From TheDailyBeast “Top military leaders in the Pentagon and in the field are growing increasingly frustrated by the tight constraints the White House has placed on the plans to fight ISIS and train a new Syrian rebel army.
As the American-led battle against ISIS stretches into its fourth month, the generals and Pentagon officials leading the air campaign and preparing to train Syrian rebels are working under strict White House orders to keep the war contained within policy limits. The National Security Council has given precise instructions on which rebels can be engaged, who can be trained, and what exactly those fighters will do when they return to Syria. Most of the rebels to be trained by the U.S. will never be sent to fight against ISIS.

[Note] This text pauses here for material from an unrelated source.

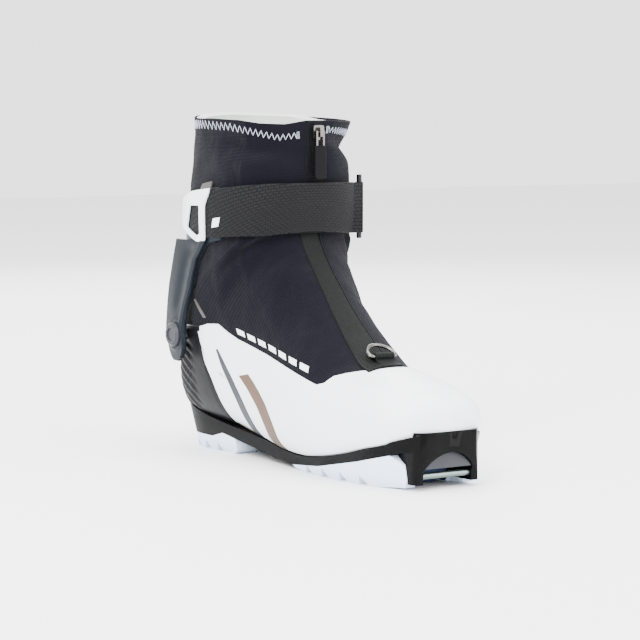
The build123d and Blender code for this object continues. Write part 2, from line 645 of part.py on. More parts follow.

Making matters worse, military officers and civilian Pentagon leaders tell The Daily Beast, is the ISIS war’s decision-making process, run by National Security Adviser Susan Rice. It’s been manic and obsessed with the tiniest of details. Officials talk of sudden and frequent meetings of the National Security Council and the so-called Principals Committee of top defense, intelligence, and foreign policy officials (an NSC and three PCs in one week this month); a barrage of questions from the NSC to the agencies that create mountains of paperwork for overworked staffers; and NSC insistence on deciding minor issues even at the operational level.
“We are getting a lot of micromanagement from the White House. Basic decisions that should take hours are taking days sometimes,” one senior defense official told The Daily Beast.”